How might an effort to streamline business regulation be helpful to business?

At the most basic level, eliminating duplicative, unnecessarily burdensome or ill-conceived business regulation can improve business performance by removing the costs of compliance with the bad rules — an obvious benefit for business. Things get more complex, however, when we move beyond the regulations that fall within the “excessive red tape” category to the much larger range of substantive rules that affect business. This is because regulations almost always benefit some businesses and hurts others. For example, eliminating a rule requiring power plants to reduce greenhouse gas emissions may reduce costs for the plants, but it may also reduce business opportunities for the firms that supply the green technology to reduce emissions. In other words, streamlining substantive business regulation will involve tough policy choices that may split business interests — with some business winners and some business losers with each rule change.

Will this effort to streamline regulation help or hurt consumers?

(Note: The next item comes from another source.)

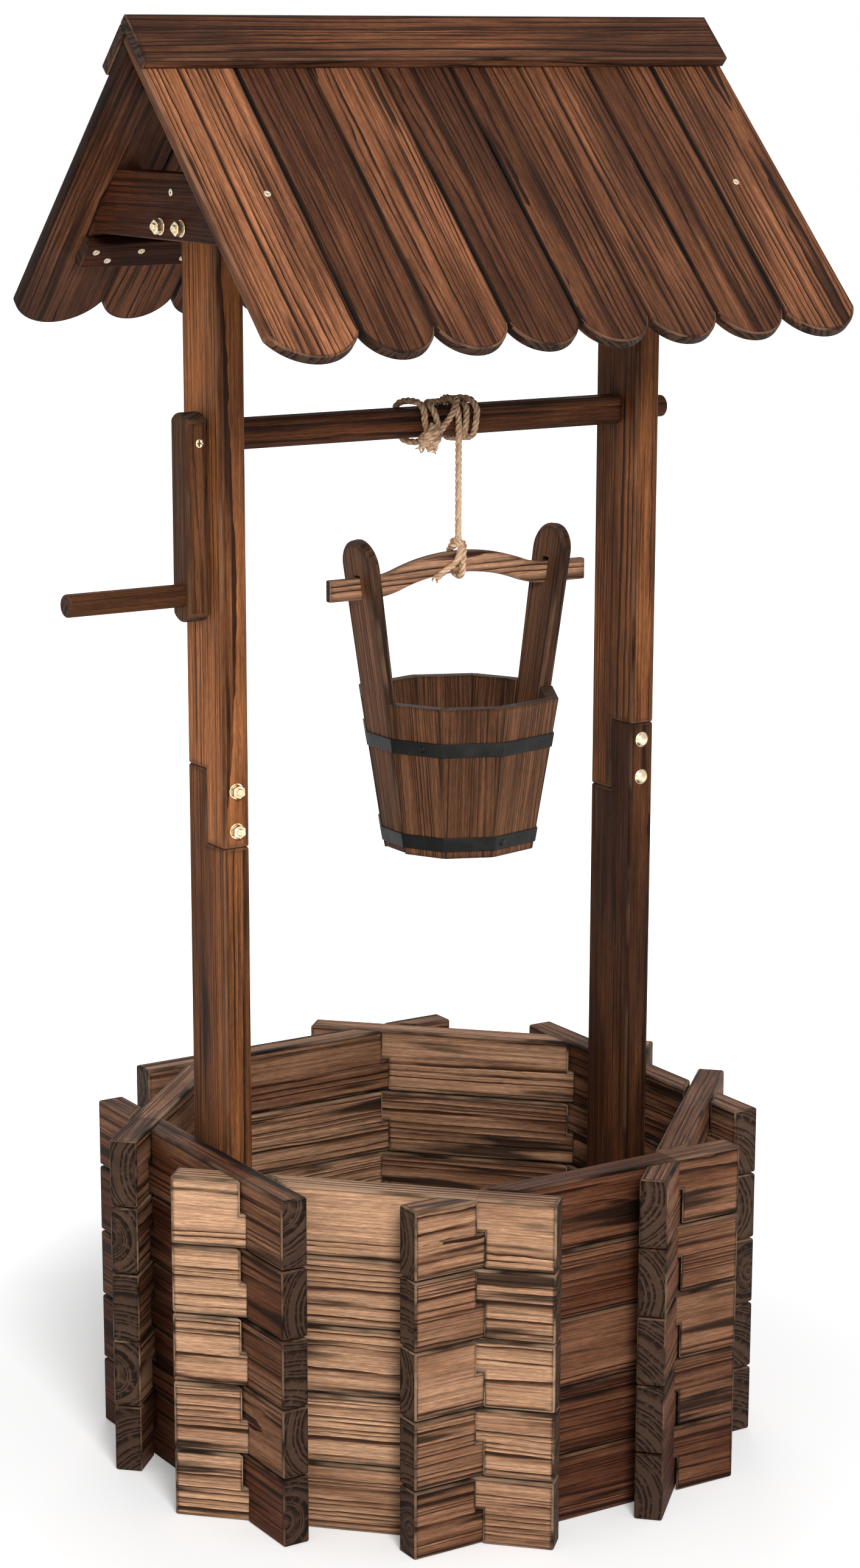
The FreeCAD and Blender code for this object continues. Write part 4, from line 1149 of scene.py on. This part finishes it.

To the extent businesses achieve costs savings from eliminating regulatory “red tape,” consumers should see a benefit in the form of lower prices, assuming that the businesses pass some of those savings on to their customers. Assessing the net effects on consumers of changes in substantive business regulation is a much more difficult undertaking. Returning to our power plant example, eliminating a rule that requires the reduction of greenhouse emissions may lower the price of power, helping particularly those consumers least able to afford the higher price. On the other hand, a decision to eliminate the emissions rule may anger some consumers, including some poor consumers, who value a cleaner, safer environment and are willing to pay for it. Once again, we can see that substantive regulatory reform will involve policy choices that may split consumers, making it difficult to claim a net benefit for consumers in general.

Could this regulatory reform plan create jobs and stimulate the economy?

The short answer is “maybe.” To the extent the plan reduces unnecessary regulatory compliance costs, it should free up previously misallocated resources for more productive use. If these resources are significant, firms may invest them in ways that produce jobs and growth. Moving beyond the “red tape” rules, if substantive regulatory reform is to lead to increased jobs and economic growth, the aggregate cost savings for the regulatory “winners” (like the power plants in the emissions rule example) would have to be larger than the aggregate adverse effects of the changes for the regulatory “losers” (like the green technology businesses that used to help the power plants comply with the old emissions rule). Needless to say, anticipating the costs and benefits for the U.S. economy of numerous substantive changes in business regulations is an extremely difficult enterprise. As a consequence, President Obama’s regulatory team will face significant challenges as it tries to ensure that the regulatory reforms actually undertaken do more good than harm for the economy as a whole.